To build a dimension you use extension methods. The most important extension methods are already defined but feel free, to implement your own.

// Dimension year - months
var time = new Dimension<DateTime, Person>("Time", k => k.Birthday)
        .BuildYear(1978, Repository.CURRENT_YEAR)
        .BuildMonths()
        .Build<DateTime, Person>();
// a period dimension, only look at jan-sept. very use full for comparing time periods during a year
var time_empstart = new Dimension<DateTime, Person>("Time employment start", k => k.EmploymentStart.Value, k => k.EmploymentStart.HasValue)
        .BuildYearSlice(Repository.MIN_DATE.Year, Repository.CURRENT_YEAR, 1, null, 9, null) 
        .BuildMonths()
        .Build<DateTime, Person>();

// Year only time dimension
var time_employment = new Dimension<DateTime, Person>("Time employment", k => k.EmploymentStart.Value, k => k.EmploymentEnd ?? DateTime.MaxValue, k => k.EmploymentStart.HasValue)
        .BuildYear(Repository.MIN_DATE.Year, Repository.CURRENT_YEAR)
        .Build<DateTime, Person>();

// "Enum" dimension with strings
var gender = new Dimension<string, Person>("Gender", k => k.Gender)
        .BuildEnum("M", "F")
        .Build<string, Person>();

// A partition dimension. Step size 500, from 1000 up to 2500, lower hierarchy has a step size of 100
var salary = new Dimension<decimal, Person>("Salary", k => k.Salary)
        .BuildPartition(500, 1000, 2500, "up to {0}", "{0} up to {1}", "{0} and more")
        .BuildPartition(100)
        .Build<decimal, Person>();

// "Enum" dimension with strings
Dimension<string, Person> offices = new Dimension<string, Person>("Office", k => k.Office)
    .BuildEnum(Repository.OFFICES)
    .Build<string, Person>();

Measures

A measure is the fact you want to
* count
* average
* sum
* etc.

You can define as many measures as you like.

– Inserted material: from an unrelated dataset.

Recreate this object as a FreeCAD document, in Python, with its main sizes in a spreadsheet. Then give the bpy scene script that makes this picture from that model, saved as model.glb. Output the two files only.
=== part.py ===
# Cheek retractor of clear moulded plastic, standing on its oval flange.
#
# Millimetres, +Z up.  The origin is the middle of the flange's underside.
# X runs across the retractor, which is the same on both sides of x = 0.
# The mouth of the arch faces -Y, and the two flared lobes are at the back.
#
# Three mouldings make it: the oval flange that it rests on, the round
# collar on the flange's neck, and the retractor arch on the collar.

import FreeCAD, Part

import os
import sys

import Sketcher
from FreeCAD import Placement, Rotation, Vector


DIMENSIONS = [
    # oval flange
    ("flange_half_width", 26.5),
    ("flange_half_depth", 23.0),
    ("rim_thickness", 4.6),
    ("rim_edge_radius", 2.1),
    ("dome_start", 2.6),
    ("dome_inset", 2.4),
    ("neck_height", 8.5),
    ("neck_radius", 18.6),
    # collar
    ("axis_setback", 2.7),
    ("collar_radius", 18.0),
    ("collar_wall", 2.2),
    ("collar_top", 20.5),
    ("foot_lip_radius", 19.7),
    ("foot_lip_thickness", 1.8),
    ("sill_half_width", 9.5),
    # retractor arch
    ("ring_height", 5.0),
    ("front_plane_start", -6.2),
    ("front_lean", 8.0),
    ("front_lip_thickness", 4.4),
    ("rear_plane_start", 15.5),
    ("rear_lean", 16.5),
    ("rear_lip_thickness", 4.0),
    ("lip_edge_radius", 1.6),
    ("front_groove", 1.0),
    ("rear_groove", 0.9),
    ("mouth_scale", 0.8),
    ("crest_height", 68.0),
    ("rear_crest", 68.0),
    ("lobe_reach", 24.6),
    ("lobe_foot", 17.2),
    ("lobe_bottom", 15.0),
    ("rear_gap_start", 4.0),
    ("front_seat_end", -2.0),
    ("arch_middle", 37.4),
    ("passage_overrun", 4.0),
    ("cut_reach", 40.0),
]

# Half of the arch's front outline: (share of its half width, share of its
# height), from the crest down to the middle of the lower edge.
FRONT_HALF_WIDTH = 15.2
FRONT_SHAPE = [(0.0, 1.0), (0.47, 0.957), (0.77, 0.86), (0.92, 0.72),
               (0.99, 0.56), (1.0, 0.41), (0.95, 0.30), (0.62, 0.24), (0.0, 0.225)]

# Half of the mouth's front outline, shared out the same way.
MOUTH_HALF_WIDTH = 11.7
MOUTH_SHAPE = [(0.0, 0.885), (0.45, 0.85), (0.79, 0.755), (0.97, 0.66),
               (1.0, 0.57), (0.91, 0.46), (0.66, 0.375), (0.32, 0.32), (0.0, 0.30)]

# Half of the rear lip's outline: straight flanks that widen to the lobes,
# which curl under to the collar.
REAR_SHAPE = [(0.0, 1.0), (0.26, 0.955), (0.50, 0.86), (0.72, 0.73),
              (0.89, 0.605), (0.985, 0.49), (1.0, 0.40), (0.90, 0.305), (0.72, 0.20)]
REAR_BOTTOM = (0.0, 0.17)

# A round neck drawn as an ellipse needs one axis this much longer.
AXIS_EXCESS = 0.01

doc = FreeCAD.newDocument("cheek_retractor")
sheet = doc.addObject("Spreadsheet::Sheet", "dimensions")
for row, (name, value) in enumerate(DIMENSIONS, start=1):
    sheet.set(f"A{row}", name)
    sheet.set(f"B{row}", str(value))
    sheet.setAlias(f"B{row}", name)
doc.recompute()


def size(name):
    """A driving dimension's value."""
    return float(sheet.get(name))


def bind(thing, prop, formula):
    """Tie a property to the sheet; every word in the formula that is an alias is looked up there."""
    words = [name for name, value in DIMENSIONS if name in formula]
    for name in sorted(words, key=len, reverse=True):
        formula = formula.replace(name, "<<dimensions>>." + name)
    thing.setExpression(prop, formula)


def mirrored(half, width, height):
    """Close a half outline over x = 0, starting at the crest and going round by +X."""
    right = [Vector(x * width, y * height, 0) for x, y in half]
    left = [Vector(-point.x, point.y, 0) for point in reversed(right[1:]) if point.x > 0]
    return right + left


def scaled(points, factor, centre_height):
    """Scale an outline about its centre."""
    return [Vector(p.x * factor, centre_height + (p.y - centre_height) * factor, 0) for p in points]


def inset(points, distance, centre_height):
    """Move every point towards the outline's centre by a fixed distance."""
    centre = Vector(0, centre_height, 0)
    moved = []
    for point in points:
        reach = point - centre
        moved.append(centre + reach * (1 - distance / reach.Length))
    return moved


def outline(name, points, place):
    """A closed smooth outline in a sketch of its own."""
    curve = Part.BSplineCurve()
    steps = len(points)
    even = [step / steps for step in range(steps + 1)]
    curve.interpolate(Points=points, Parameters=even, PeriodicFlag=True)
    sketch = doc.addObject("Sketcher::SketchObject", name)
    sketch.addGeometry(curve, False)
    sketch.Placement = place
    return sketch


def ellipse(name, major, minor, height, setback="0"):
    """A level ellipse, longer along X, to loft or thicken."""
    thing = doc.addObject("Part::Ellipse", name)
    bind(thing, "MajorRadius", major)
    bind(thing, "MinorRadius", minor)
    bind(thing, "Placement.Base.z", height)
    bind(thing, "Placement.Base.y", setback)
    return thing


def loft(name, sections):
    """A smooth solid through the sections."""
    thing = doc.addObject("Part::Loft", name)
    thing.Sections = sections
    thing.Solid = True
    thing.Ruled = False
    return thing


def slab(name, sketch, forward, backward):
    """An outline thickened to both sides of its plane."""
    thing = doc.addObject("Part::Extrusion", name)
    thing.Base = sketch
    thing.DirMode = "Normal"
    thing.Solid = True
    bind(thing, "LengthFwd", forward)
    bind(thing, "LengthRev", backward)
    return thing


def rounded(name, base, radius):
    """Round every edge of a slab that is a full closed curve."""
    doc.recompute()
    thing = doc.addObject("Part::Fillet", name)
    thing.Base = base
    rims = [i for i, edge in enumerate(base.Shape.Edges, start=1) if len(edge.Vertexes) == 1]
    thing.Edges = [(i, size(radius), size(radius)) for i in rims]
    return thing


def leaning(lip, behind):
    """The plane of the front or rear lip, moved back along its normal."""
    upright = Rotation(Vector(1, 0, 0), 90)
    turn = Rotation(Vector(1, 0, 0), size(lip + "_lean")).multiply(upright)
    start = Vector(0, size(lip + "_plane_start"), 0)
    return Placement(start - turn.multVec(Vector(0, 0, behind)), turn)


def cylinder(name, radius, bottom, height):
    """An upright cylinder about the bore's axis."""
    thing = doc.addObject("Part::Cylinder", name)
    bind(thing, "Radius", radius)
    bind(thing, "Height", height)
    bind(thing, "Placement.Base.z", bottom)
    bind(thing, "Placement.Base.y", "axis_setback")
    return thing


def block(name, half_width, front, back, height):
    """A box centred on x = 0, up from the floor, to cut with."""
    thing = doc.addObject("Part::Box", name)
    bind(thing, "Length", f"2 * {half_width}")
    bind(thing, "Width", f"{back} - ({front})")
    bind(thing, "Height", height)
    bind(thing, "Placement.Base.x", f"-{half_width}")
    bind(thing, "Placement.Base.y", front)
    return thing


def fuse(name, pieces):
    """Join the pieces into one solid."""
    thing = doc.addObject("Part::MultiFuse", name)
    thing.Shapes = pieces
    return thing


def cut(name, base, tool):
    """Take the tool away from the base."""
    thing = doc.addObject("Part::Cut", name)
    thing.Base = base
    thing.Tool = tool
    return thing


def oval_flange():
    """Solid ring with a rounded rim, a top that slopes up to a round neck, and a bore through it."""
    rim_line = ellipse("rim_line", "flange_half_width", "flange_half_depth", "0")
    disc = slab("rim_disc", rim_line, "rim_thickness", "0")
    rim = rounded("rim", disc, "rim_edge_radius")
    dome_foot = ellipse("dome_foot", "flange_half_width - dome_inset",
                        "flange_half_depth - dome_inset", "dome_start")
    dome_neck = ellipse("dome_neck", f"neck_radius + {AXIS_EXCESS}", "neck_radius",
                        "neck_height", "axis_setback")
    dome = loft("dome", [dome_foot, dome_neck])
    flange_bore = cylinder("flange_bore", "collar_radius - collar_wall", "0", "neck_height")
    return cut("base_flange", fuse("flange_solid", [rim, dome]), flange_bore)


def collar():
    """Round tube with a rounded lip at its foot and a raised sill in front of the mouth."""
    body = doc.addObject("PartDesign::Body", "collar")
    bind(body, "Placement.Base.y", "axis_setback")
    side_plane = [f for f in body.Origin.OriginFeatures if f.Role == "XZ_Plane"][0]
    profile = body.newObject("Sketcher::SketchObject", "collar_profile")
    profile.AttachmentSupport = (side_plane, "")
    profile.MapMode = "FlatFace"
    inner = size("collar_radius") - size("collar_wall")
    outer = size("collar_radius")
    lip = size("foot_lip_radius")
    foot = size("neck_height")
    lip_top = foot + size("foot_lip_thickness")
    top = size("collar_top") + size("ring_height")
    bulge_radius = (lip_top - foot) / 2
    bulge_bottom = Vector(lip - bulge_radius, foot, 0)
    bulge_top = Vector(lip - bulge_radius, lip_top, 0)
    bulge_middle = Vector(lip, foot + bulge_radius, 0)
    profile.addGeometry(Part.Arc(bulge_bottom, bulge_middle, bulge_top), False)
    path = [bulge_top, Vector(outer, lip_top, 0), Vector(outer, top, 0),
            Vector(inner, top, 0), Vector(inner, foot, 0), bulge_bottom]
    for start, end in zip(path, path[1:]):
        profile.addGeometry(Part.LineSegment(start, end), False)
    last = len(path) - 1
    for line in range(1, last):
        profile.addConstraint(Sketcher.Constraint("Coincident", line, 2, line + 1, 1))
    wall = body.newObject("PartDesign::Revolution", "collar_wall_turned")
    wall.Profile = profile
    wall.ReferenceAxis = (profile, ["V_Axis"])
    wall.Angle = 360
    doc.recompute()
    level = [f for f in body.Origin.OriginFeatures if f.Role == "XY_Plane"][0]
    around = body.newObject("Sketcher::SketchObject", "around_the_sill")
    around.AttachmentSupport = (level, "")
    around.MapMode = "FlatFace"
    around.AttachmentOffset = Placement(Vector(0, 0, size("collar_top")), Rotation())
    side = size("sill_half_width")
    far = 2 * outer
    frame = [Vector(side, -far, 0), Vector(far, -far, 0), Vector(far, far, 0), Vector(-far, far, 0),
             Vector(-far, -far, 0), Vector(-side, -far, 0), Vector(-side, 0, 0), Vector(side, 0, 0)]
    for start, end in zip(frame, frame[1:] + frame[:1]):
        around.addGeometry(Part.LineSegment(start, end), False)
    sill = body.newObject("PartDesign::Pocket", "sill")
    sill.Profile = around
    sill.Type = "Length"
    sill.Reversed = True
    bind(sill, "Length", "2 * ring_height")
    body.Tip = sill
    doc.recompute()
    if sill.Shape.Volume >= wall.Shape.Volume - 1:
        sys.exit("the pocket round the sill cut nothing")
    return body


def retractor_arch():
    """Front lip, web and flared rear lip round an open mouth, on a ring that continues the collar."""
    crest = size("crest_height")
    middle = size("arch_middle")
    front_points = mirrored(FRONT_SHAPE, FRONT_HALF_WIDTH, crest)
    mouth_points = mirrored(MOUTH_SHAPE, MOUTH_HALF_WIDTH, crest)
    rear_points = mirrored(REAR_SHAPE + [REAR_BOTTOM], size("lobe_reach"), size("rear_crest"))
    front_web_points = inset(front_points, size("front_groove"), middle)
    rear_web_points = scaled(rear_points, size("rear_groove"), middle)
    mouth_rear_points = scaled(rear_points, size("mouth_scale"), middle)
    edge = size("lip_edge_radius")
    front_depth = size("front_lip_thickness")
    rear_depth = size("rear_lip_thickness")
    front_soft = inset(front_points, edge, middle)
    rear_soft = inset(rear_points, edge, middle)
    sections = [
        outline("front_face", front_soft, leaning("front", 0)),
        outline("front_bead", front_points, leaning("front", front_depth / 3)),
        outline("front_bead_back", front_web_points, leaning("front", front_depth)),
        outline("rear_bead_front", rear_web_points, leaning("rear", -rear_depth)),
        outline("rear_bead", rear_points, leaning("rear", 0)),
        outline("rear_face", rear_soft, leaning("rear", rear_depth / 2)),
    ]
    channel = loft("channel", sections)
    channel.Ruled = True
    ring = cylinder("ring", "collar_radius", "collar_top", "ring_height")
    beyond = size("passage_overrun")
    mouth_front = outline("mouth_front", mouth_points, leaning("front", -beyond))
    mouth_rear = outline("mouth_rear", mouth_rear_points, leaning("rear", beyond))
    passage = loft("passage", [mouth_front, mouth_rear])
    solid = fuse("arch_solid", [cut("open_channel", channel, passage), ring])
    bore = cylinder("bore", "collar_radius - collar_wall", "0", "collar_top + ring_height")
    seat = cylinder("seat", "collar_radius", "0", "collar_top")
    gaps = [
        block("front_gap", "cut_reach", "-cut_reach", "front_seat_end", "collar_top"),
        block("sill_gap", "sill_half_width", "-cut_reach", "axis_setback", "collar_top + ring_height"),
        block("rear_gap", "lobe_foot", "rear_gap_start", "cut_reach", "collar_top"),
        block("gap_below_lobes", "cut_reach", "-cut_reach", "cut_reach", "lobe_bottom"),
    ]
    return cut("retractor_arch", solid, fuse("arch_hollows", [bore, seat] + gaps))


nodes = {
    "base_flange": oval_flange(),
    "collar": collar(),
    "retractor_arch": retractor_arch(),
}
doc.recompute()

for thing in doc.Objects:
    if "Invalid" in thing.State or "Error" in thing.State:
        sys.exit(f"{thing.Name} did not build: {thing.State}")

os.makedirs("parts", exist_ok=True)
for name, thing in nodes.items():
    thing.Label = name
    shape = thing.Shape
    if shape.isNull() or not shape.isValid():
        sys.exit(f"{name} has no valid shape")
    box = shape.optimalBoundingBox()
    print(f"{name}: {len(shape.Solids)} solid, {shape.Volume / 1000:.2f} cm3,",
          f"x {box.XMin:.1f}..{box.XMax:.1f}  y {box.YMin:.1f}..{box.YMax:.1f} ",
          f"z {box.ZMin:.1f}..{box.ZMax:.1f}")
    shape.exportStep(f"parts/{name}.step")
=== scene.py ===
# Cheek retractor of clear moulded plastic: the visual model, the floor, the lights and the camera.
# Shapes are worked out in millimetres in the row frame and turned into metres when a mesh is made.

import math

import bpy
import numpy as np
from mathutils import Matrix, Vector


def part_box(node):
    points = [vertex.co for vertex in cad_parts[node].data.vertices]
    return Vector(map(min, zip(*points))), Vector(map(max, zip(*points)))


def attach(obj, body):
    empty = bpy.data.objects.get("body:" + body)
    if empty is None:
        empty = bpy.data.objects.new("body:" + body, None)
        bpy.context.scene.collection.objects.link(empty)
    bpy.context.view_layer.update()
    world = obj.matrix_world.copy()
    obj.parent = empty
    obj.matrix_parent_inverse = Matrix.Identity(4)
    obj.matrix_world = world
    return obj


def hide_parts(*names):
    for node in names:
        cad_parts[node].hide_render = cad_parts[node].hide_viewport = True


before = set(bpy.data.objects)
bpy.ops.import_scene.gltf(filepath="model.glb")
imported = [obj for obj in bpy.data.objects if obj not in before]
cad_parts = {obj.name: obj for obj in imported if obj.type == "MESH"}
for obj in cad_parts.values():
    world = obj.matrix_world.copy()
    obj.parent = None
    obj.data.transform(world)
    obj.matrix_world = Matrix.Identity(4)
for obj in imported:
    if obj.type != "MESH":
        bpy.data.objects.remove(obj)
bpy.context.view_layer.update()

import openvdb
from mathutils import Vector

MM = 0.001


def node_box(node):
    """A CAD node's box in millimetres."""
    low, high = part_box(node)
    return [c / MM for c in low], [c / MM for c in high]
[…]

Measures are linked to the fact table with a lambda.

var sumSalary = new DecimalSumMeasure<Person>("Sum of Salaries", k => k.Salary);

If you just want to count rows, return a true.

var countAll = new CountMeasure<Person>("Count", k => true);

Query

When all definitions are done (dimensions and measures) you can define queries. A query is the link between your fact table, dimensions and measures.

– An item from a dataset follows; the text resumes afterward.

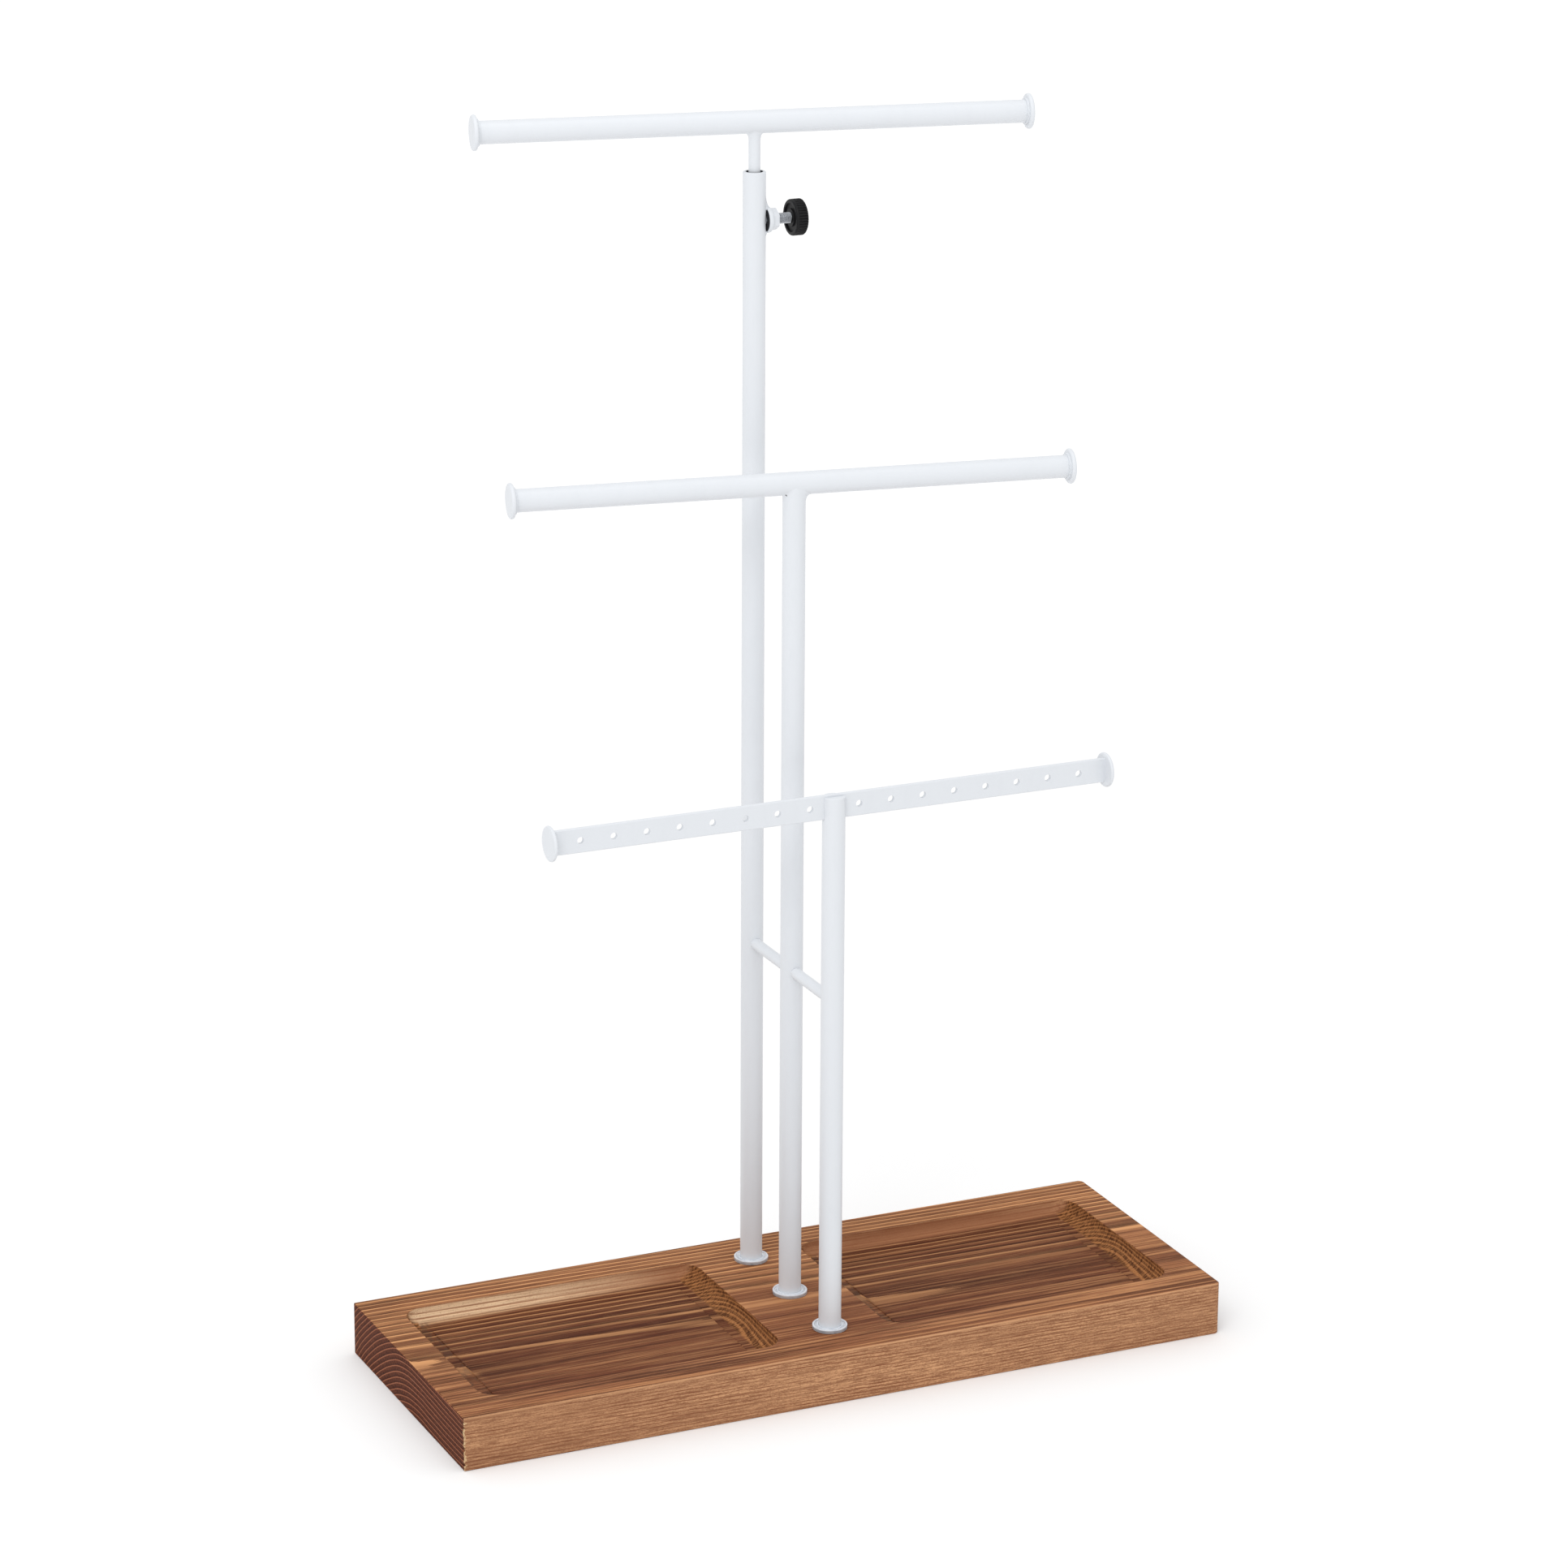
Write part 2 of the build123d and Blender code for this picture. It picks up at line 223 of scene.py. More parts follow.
def loop(low, high, radius, z):
    """A rounded rectangle: the point of its corner centres' box that the weights choose,
    plus the radius along the normal."""
    low, high = np.asarray(low, float), np.asarray(high, float)
    radius = np.broadcast_to(radius, len(LOOP_CENTRE))[:, None]
    inner = low + radius + (LOOP_CENTRE + 1) / 2 * (high - low - 2 * radius)
    flat = inner + LOOP_NORMAL * radius
    return np.column_stack([flat, np.full(len(flat), z)])


def half_outline(side, inset, z):
    """The outline of one half of the board beyond the land, square where it meets the land."""
    half = BOARD_HALF - inset
    outer_round = max((RIGHT_ROUND if side > 0 else LEFT_ROUND) - inset, 0)
    share = (1 + side * LOOP_CENTRE[:, 0]) / 2
    low = (LAND_HALF, -half[1]) if side > 0 else (-half[0], -half[1])
    high = (half[0], half[1]) if side > 0 else (-LAND_HALF, half[1])
    return loop(low, high, outer_round * share, z)


def tray_profile():
    """Inset from the rim, height and corner radius of each row, from the rim down the cove's
    quarter circle, over the track's step and in to the middle line of the floor."""
    turn = np.radians(np.linspace(0, 90, 15))
    panel = TRAY_FLOOR + PANEL_RISE
    rim_inset, rim_drop = [-0.35, -0.14, -0.03, 0.0], np.array([0.0, 0.03, 0.13, 0.3])
    step_inset = [7.4, 8.8, PANEL_INSET - 0.07, PANEL_INSET + 0.07]
    step_height = [TRAY_FLOOR, TRAY_FLOOR, TRAY_FLOOR + 0.06, panel - 0.06]
    panel_inset = [9.2, 12.0, 18.0, 27.0, 36.0]
    inset = np.concatenate([rim_inset, COVE - COVE * np.cos(turn), step_inset, panel_inset])
    height = np.concatenate(
        [BOARD_TOP - rim_drop, TRAY_FLOOR + COVE - COVE * np.sin(turn), step_height, [panel] * 5]
    )
    radius = np.clip(TRAY_CORNER - inset, PANEL_CORNER, None)
    return inset, height, radius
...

var genderAgeQuery = new Query<Person>("gender over birthday")
                        .WithDimension(time)
                        .WithDimension(gender)
                        .WithMeasure(countAll);

var salaryQuery = new Query<Person>("salary over gender and date of employment")
                        .WithDimension(time_empstart)
                        .WithDimension(gender)
                        .WithDimension(salary)
                        .WithMeasure(countAll)
                        .WithMeasure(countEmployedFullMonth)
                        .WithMeasure(sumSalary);

LinqCube will select your source (fact table) only one and will apply each row to every query.

result = Cube.Execute(ctx.Persons.Where(x => x.EmploymentStart >= dtReportStart),
                genderAgeQuery,
                salaryQuery,
                countByOfficeQuery
);

Dimensions, Measures and Queries are not tied to a Cube or it's result. So you can define your dimensions, measures and queries once and reuse them as often needed.

Results

You can browse cube using the dimensions as keys and for dimension entries their label:

result[salaryQuery][gender]["M"][countAll].IntValue

You can also loop dimensions and use dimension entries:

foreach (var year in time_empstart)
{
    result[salaryQuery][year][countAll].IntValue;
    result[salaryQuery][year][gender]["M"][countAll].IntValue;
}

Note, the order does not count:

foreach (var year in time_empstart)
{
    result[salaryQuery][year][gender]["M"][countAll].IntValue;
    result[salaryQuery][gender]["M"][year][countAll].IntValue;
}

Performance

Each dimension will be cross applied to all other dimensions. Also for each hierarchy. Each dimension entry will be cross applied to all other dimensions (O(n!)).

That means: as more dimensions you link to a query as longer the calculation will take. It is better to define more queries with less dimensions when you only need some combinations.

Good:

var genderAgeQuery = new Query<Person>("gender over birthday")
            .WithDimension(time)
            .WithDimension(gender);

var salaryQuery = new Query<Person>("salary over gender and date of employment")
            .WithDimension(time_empstart)
            .WithDimension(gender)
            .WithDimension(salary);

var countByOfficeQuery = new Query<Person>("count currently employed by office")
            .WithDimension(time_employment)
            .WithDimension(offices);

Not so good:

var allInOnceQuery = new Query<Person>("full cube")
            .WithDimension(time)
            .WithDimension(time_empstart)
            .WithDimension(time_employment)
            .WithDimension(gender)
            .WithDimension(salary)
            .WithDimension(offices);

The size and depth of a dimension counts. As deeper as more cross applies (O(n!)). Double length, double cross applies (O(n)).

Of course the amount of selected fact rows also counts. The count of measures does not count that much as they are relative cheap operations compared to cross applying a row to all dimensions. This will change when distinct sum/count measures are introduced.